Porém surgiu um pro­blema ines­pe­rado: a evo­lução das ci­ên­cias do cé­rebro ve­ri­fi­cada nos fi­nais do sé­culo pas­sado, as cha­madas neuro-ci­ên­cias, e con­fir­mando os seus re­sul­tados du­rante este 1.º quartel do novo sé­culo, de­mons­traram que a ac­ti­vi­dade mo­tora, afinal o ele­mento cen­tral da edu­cação fí­sica, exercia efeitos ex­tra­or­di­ná­rios sobre a sua es­tru­tu­ração. De­mons­trou-se que o mo­vi­mento, pro­duto di­recto da mo­tri­ci­dade, pro­vo­cava desde a mais tenra idade o au­mento ex­tra­or­di­nário das li­ga­ções (as cha­madas den­drites) entre os neu­ró­nios (as cé­lulas fun­da­men­tais do cé­rebro), es­ti­mu­lando o seu de­sen­vol­vi­mento e ga­ran­tindo a sua ma­nu­tenção. Ou seja, o in­di­víduo au­men­tava de forma no­tável as suas ca­pa­ci­dades men­tais (o ra­ci­o­cínio, a atenção, a con­cen­tração, a cri­a­ti­vi­dade, etc.).

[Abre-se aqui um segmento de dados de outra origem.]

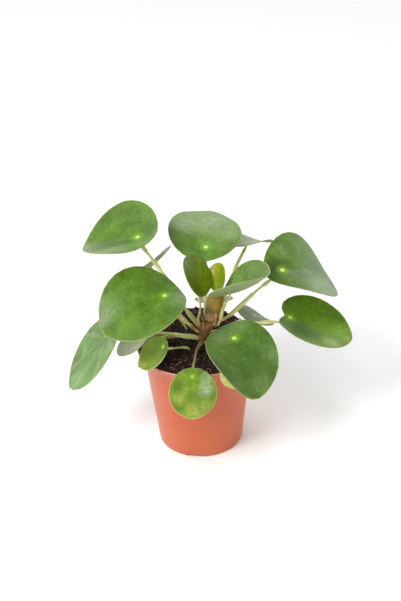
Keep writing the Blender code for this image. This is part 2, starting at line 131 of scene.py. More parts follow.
def copyOfNode(node, pieceName):  # the node's own shape, welded and back in four-sided faces
    piece = bpy.data.objects.new(pieceName, nodes[node].data.copy())
    bpy.context.scene.collection.objects.link(piece)
    piece.data.materials.clear()
    openForEdit(piece)
    bpy.ops.mesh.select_all(action="SELECT")
    bpy.ops.mesh.remove_doubles(threshold=weld["reach"] * mm)
    faceAngle, shapeAngle = math.radians(weld["quadAngle"]), math.radians(weld["quadShape"])
    bpy.ops.mesh.tris_convert_to_quads(face_threshold=faceAngle, shape_threshold=shapeAngle)
    bpy.ops.mesh.normals_make_consistent(inside=False)
    closeEdit()
    return piece


def joinAll(pieces, name):
    bpy.ops.object.select_all(action="DESELECT")
    for piece in pieces:
        piece.select_set(True)
    bpy.context.view_layer.objects.active = pieces[0]
    bpy.ops.object.join()
    pieces[0].name = name
    return pieces[0]


def finish(piece, material, replaced=()):
    activate(piece)
    bpy.ops.object.transform_apply(location=True, rotation=True, scale=True)
    bpy.ops.object.shade_smooth_by_angle(angle=math.radians(weld["sharp"]))
    piece.data.materials.clear()
    piece.data.materials.append(material)
    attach(piece, "root")
    if replaced:
        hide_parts(*replaced)


# building materials from nodes

def linear(red, green, blue):  # an 8-bit colour as the eye reads it, turned into light
    def channel(value):
        share = value / 255
        return share / 12.92 if share < 0.04045 else ((share + 0.055) / 1.055) ** 2.4
    return channel(red), channel(green), channel(blue), 1


def startMaterial(name, roughness, **sockets):
    material = bpy.data.materials.new(name)
    material.use_nodes = True
    tree = material.node_tree
    shader = tree.nodes["Principled BSDF"]
    shader.inputs["Roughness"].default_value = roughness
    for socket, value in sockets.items():
        shader.inputs[socket.replace("_", " ")].default_value = value
    return material, tree, shader


def addNode(tree, kind, inputs=None, **settings):
    made = tree.nodes.new("ShaderNode" + kind)
    for key, value in settings.items():
        setattr(made, key, value)
    for key, value in (inputs or {}).items():
        if isinstance(value, bpy.types.NodeSocket):
            tree.links.new(value, made.inputs[key])
        else:
            made.inputs[key].default_value = value
    return made


def compute(tree, operation, first, second=0.0, third=0.0):
    return addNode(tree, "Math", {0: first, 1: second, 2: third}, operation=operation).outputs[0]


def between(tree, value, low, high, toLow=0.0, toHigh=1.0, smooth=True):
    kind = "SMOOTHSTEP" if smooth else "LINEAR"
    keys = {"Value": value, "From Min": low, "From Max": high, "To Min": toLow, "To Max": toHigh}
    return addNode(tree, "MapRange", keys, interpolation_type=kind).outputs["Result"]


def blendColour(tree, share, first, second, mode="MIX"):
    made = addNode(tree, "Mix", data_type="RGBA", blend_type=mode)
    for socket, value in ((made.inputs[0], share), (made.inputs[6], first), (made.inputs[7], second)):
        if isinstance(value, bpy.types.NodeSocket):
            tree.links.new(value, socket)
        else:
            socket.default_value = value
    return made.outputs[2]


def noiseOf(tree, vector, scale, detail=3.0, roughness=0.55):
    keys = {"Vector": vector, "Scale": scale, "Detail": detail, "Roughness": roughness}
    return addNode(tree, "TexNoise", keys).outputs["Fac"]


def objectSpace(tree):
    return addNode(tree, "TexCoord").outputs["Object"]


def bumpTo(tree, shader, height, distance, strength=1.0):
    made = addNode(tree, "Bump", {"Height": height, "Distance": distance, "Strength": strength})
    tree.links.new(made.outputs["Normal"], shader.inputs["Normal"])


# camera, lights and floor

view = {
    "target": (4.3, 0, 155.8),  # mm
    "distance": 1123,
    "elevation": 30,
    "roll": -2.2,
    "lens": 70,
    "sensor": 36,
    "clipEnd": 20,  # m
}


def makeCamera():
    camera = bpy.data.objects.new("camera", bpy.data.cameras.new("camera"))
    bpy.context.scene.collection.objects.link(camera)
    camera.data.lens = view["lens"]
    camera.data.sensor_width = view["sensor"]
    camera.data.clip_end = view["clipEnd"]
    up = math.radians(view["elevation"])
    back = Vector((0, -math.cos(up), math.sin(up)))
    camera.location = (Vector(view["target"]) + back * view["distance"]) * mm
    level = Matrix((Vector((1, 0, 0)), back.cross(Vector((1, 0, 0))), back)).transposed()
    camera.rotation_euler = (level @ Matrix.Rotation(math.radians(view["roll"]), 3, "Z")).to_euler()
    bpy.context.scene.camera = camera


studio = {
    "keyPlace": (-1.4, -1.35, 2.0),
    "keySize": 0.95,
    "keyPower": 47,
    "fillPlace": (-0.7, -2.0, 2.4),
    "fillSize": 3.0,
    "fillPower": 31,
    "aim": (0, 0, 0.12),
    "wallLight": 1.84,  # the white wall behind and to the left
    "wallSide": (-0.45, 0.89, 0),
    "wallEdge": (-0.1, 0.5),  # where it sets in, as the cosine of the angle to wallSide
    "wallTop": (0.55, 0.85),  # where it fades, as the sine of the height
    "roomLight": 0.42,  # the rest of the room
    "rightLight": 0.9,  # a pale wall low on the right
    "rightEdge": (0.45, 0.9),
    "rightTop": (0.3, 0.5),
    "floorSize": 14,  # m
    "floorDrop": 0.0002,  # below the foot of the pot
    "floorColour": (0.958, 0.966, 0.972, 1),
}


def makeLight(name, place, size, power):
    light = bpy.data.objects.new(name, bpy.data.lights.new(name, "AREA"))
    bpy.context.scene.collection.objects.link(light)
    light.data.size = size
    light.data.energy = power
    light.location = place
    aim = Vector(studio["aim"]) - Vector(place)
    light.rotation_euler = aim.to_track_quat("-Z", "Y").to_euler()
    return light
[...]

Porém, também ficou de­mons­trado que ga­rantia o au­mento da pró­pria ca­pa­ci­dade mo­tora, factor de­ci­sivo para me­lhorar a sua pres­tação como fu­turo atleta.

To­davia, a questão da Edu­cação Fí­sica, em es­pe­cial no 1.º CEB só será de­vi­da­mente com­pre­en­dida se for con­ce­bida antes de tudo, como um pro­blema edu­ca­tivo e não ex­clu­si­va­mente des­por­tivo, como é cos­tume no País.